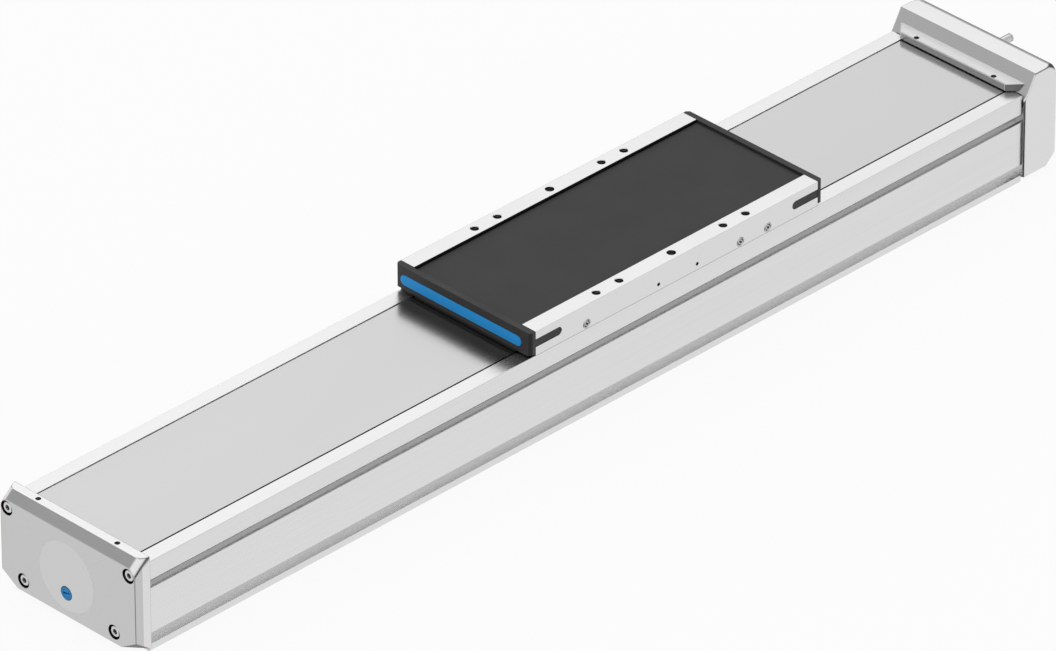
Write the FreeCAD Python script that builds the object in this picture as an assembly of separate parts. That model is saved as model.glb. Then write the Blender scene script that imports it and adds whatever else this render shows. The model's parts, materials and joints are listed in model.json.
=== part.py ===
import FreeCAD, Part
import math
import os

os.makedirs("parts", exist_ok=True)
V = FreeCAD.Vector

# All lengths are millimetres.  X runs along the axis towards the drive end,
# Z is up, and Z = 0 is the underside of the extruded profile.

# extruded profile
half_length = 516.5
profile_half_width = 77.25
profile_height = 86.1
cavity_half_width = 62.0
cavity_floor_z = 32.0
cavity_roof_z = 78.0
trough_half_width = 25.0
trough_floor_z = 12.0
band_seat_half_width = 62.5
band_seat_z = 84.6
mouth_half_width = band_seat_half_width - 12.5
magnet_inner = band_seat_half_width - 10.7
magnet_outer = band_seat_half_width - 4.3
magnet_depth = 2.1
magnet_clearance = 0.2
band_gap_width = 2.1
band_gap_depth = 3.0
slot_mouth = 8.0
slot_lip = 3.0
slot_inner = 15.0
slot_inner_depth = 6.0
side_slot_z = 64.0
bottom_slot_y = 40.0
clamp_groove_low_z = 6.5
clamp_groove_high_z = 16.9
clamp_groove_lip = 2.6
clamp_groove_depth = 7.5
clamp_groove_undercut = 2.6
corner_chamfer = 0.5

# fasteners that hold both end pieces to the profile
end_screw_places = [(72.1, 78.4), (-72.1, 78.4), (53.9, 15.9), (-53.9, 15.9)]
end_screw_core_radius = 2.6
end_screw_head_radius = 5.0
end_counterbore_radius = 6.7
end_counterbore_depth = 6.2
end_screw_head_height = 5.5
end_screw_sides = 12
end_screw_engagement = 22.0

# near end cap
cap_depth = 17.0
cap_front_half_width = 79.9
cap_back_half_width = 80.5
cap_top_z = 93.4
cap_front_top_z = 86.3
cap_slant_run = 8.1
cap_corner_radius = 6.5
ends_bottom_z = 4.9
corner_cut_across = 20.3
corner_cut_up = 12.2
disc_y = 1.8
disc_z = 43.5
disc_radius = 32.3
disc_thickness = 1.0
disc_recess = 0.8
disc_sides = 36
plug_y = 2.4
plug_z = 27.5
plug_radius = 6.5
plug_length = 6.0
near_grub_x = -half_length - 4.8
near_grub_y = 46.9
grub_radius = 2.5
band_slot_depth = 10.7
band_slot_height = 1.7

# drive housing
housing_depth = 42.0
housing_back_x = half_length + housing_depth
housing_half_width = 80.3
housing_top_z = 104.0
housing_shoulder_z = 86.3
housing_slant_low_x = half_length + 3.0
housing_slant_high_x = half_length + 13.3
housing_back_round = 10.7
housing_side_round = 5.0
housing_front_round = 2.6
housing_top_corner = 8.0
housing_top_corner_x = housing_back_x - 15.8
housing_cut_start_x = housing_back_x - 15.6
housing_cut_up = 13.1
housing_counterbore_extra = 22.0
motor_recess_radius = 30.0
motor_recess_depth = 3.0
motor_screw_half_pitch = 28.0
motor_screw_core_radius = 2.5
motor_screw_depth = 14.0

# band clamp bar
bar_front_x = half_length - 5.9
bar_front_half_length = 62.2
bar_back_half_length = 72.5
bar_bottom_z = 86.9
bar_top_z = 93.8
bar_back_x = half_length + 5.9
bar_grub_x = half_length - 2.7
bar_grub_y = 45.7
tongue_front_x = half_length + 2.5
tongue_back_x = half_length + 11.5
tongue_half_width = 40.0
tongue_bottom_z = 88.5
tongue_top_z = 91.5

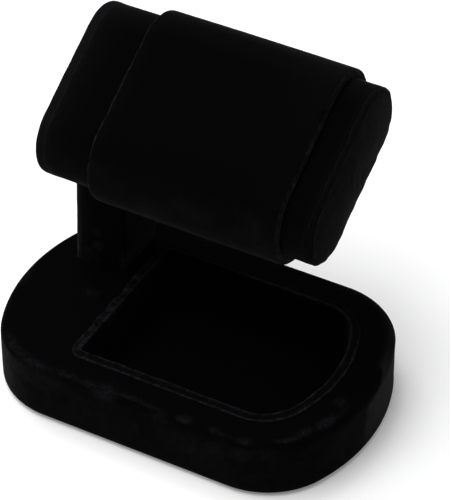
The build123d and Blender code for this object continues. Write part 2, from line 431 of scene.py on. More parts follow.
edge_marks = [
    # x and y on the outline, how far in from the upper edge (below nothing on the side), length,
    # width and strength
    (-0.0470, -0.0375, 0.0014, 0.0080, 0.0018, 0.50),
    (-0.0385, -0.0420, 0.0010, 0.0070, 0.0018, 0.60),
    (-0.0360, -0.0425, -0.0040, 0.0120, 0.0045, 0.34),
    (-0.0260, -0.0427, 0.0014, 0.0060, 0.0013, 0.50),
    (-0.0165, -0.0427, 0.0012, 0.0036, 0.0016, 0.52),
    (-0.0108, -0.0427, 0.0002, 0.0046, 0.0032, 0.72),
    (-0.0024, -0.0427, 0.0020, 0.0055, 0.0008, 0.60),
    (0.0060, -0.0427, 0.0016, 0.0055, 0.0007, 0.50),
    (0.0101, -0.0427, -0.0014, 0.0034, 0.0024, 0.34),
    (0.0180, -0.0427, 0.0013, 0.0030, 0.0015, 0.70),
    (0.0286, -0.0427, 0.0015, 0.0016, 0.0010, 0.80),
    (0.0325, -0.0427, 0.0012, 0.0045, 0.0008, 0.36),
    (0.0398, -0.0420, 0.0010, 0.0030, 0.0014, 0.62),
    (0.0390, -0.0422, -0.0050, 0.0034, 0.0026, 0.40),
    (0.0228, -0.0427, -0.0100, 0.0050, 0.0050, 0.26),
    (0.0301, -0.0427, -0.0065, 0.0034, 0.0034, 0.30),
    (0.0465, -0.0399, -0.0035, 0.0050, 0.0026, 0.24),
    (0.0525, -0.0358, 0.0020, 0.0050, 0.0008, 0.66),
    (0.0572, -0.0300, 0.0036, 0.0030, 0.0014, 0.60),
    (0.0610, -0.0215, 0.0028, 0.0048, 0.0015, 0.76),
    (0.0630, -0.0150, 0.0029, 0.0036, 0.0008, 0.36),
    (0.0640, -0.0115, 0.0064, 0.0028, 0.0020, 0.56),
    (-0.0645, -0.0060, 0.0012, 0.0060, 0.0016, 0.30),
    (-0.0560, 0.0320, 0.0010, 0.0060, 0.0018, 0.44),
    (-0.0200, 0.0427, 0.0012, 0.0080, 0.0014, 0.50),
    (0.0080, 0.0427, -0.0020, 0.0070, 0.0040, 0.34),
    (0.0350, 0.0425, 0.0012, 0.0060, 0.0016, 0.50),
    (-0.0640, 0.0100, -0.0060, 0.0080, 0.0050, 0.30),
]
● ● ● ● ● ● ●
OBJECTIVE>
Extract all of the data shown above without alteration.

RIGHT ANSWER>
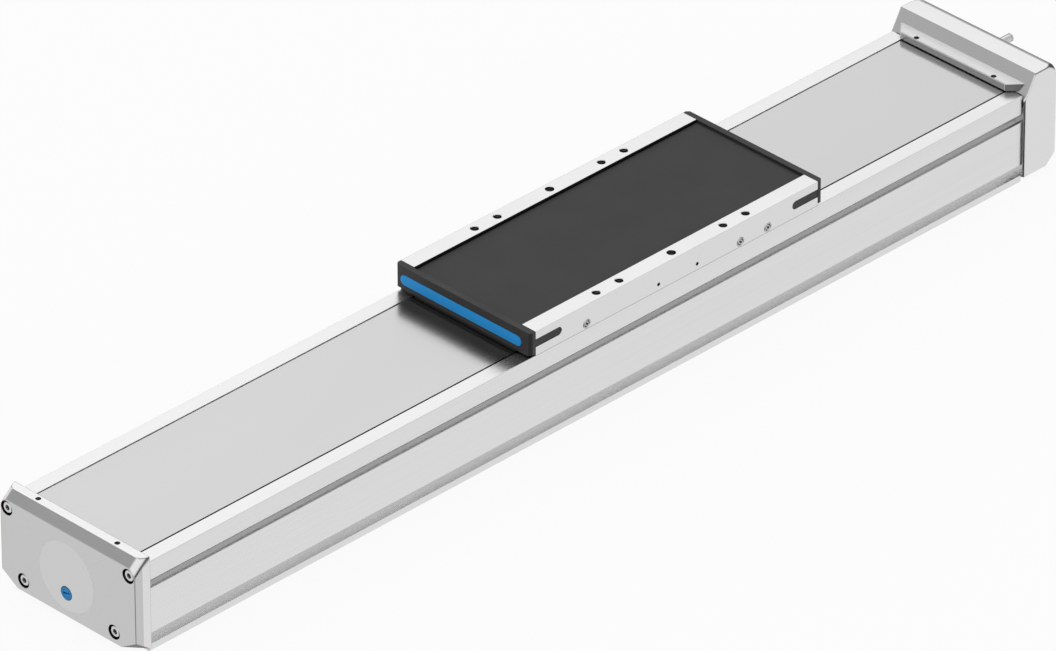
Write the FreeCAD Python script that builds the object in this picture as an assembly of separate parts. That model is saved as model.glb. Then write the Blender scene script that imports it and adds whatever else this render shows. The model's parts, materials and joints are listed in model.json.
=== part.py ===
import FreeCAD, Part
import math
import os

os.makedirs("parts", exist_ok=True)
V = FreeCAD.Vector

# All lengths are millimetres.  X runs along the axis towards the drive end,
# Z is up, and Z = 0 is the underside of the extruded profile.

# extruded profile
half_length = 516.5
profile_half_width = 77.25
profile_height = 86.1
cavity_half_width = 62.0
cavity_floor_z = 32.0
cavity_roof_z = 78.0
trough_half_width = 25.0
trough_floor_z = 12.0
band_seat_half_width = 62.5
band_seat_z = 84.6
mouth_half_width = band_seat_half_width - 12.5
magnet_inner = band_seat_half_width - 10.7
magnet_outer = band_seat_half_width - 4.3
magnet_depth = 2.1
magnet_clearance = 0.2
band_gap_width = 2.1
band_gap_depth = 3.0
slot_mouth = 8.0
slot_lip = 3.0
slot_inner = 15.0
slot_inner_depth = 6.0
side_slot_z = 64.0
bottom_slot_y = 40.0
clamp_groove_low_z = 6.5
clamp_groove_high_z = 16.9
clamp_groove_lip = 2.6
clamp_groove_depth = 7.5
clamp_groove_undercut = 2.6
corner_chamfer = 0.5

# fasteners that hold both end pieces to the profile
end_screw_places = [(72.1, 78.4), (-72.1, 78.4), (53.9, 15.9), (-53.9, 15.9)]
end_screw_core_radius = 2.6
end_screw_head_radius = 5.0
end_counterbore_radius = 6.7
end_counterbore_depth = 6.2
end_screw_head_height = 5.5
end_screw_sides = 12
end_screw_engagement = 22.0

# near end cap
cap_depth = 17.0
cap_front_half_width = 79.9
cap_back_half_width = 80.5
cap_top_z = 93.4
cap_front_top_z = 86.3
cap_slant_run = 8.1
cap_corner_radius = 6.5
ends_bottom_z = 4.9
corner_cut_across = 20.3
corner_cut_up = 12.2
disc_y = 1.8
disc_z = 43.5
disc_radius = 32.3
disc_thickness = 1.0
disc_recess = 0.8
disc_sides = 36
plug_y = 2.4
plug_z = 27.5
plug_radius = 6.5
plug_length = 6.0
near_grub_x = -half_length - 4.8
near_grub_y = 46.9
grub_radius = 2.5
band_slot_depth = 10.7
band_slot_height = 1.7

# drive housing
housing_depth = 42.0
housing_back_x = half_length + housing_depth
housing_half_width = 80.3
housing_top_z = 104.0
housing_shoulder_z = 86.3
housing_slant_low_x = half_length + 3.0
housing_slant_high_x = half_length + 13.3
housing_back_round = 10.7
housing_side_round = 5.0
housing_front_round = 2.6
housing_top_corner = 8.0
housing_top_corner_x = housing_back_x - 15.8
housing_cut_start_x = housing_back_x - 15.6
housing_cut_up = 13.1
housing_counterbore_extra = 22.0
motor_recess_radius = 30.0
motor_recess_depth = 3.0
motor_screw_half_pitch = 28.0
motor_screw_core_radius = 2.5
motor_screw_depth = 14.0

# band clamp bar
bar_front_x = half_length - 5.9
bar_front_half_length = 62.2
bar_back_half_length = 72.5
bar_bottom_z = 86.9
bar_top_z = 93.8
bar_back_x = half_length + 5.9
bar_grub_x = half_length - 2.7
bar_grub_y = 45.7
tongue_front_x = half_length + 2.5
tongue_back_x = half_length + 11.5
tongue_half_width = 40.0
tongue_bottom_z = 88.5
tongue_top_z = 91.5

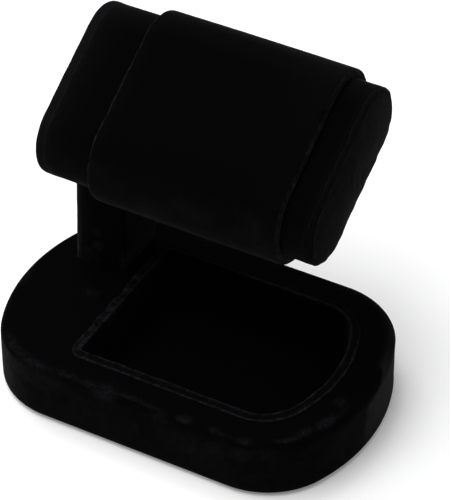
The build123d and Blender code for this object continues. Write part 2, from line 431 of scene.py on. More parts follow.
edge_marks = [
    # x and y on the outline, how far in from the upper edge (below nothing on the side), length,
    # width and strength
    (-0.0470, -0.0375, 0.0014, 0.0080, 0.0018, 0.50),
    (-0.0385, -0.0420, 0.0010, 0.0070, 0.0018, 0.60),
    (-0.0360, -0.0425, -0.0040, 0.0120, 0.0045, 0.34),
    (-0.0260, -0.0427, 0.0014, 0.0060, 0.0013, 0.50),
    (-0.0165, -0.0427, 0.0012, 0.0036, 0.0016, 0.52),
    (-0.0108, -0.0427, 0.0002, 0.0046, 0.0032, 0.72),
    (-0.0024, -0.0427, 0.0020, 0.0055, 0.0008, 0.60),
    (0.0060, -0.0427, 0.0016, 0.0055, 0.0007, 0.50),
    (0.0101, -0.0427, -0.0014, 0.0034, 0.0024, 0.34),
    (0.0180, -0.0427, 0.0013, 0.0030, 0.0015, 0.70),
    (0.0286, -0.0427, 0.0015, 0.0016, 0.0010, 0.80),
    (0.0325, -0.0427, 0.0012, 0.0045, 0.0008, 0.36),
    (0.0398, -0.0420, 0.0010, 0.0030, 0.0014, 0.62),
    (0.0390, -0.0422, -0.0050, 0.0034, 0.0026, 0.40),
    (0.0228, -0.0427, -0.0100, 0.0050, 0.0050, 0.26),
    (0.0301, -0.0427, -0.0065, 0.0034, 0.0034, 0.30),
    (0.0465, -0.0399, -0.0035, 0.0050, 0.0026, 0.24),
    (0.0525, -0.0358, 0.0020, 0.0050, 0.0008, 0.66),
    (0.0572, -0.0300, 0.0036, 0.0030, 0.0014, 0.60),
    (0.0610, -0.0215, 0.0028, 0.0048, 0.0015, 0.76),
    (0.0630, -0.0150, 0.0029, 0.0036, 0.0008, 0.36),
    (0.0640, -0.0115, 0.0064, 0.0028, 0.0020, 0.56),
    (-0.0645, -0.0060, 0.0012, 0.0060, 0.0016, 0.30),
    (-0.0560, 0.0320, 0.0010, 0.0060, 0.0018, 0.44),
    (-0.0200, 0.0427, 0.0012, 0.0080, 0.0014, 0.50),
    (0.0080, 0.0427, -0.0020, 0.0070, 0.0040, 0.34),
    (0.0350, 0.0425, 0.0012, 0.0060, 0.0016, 0.50),
    (-0.0640, 0.0100, -0.0060, 0.0080, 0.0050, 0.30),
]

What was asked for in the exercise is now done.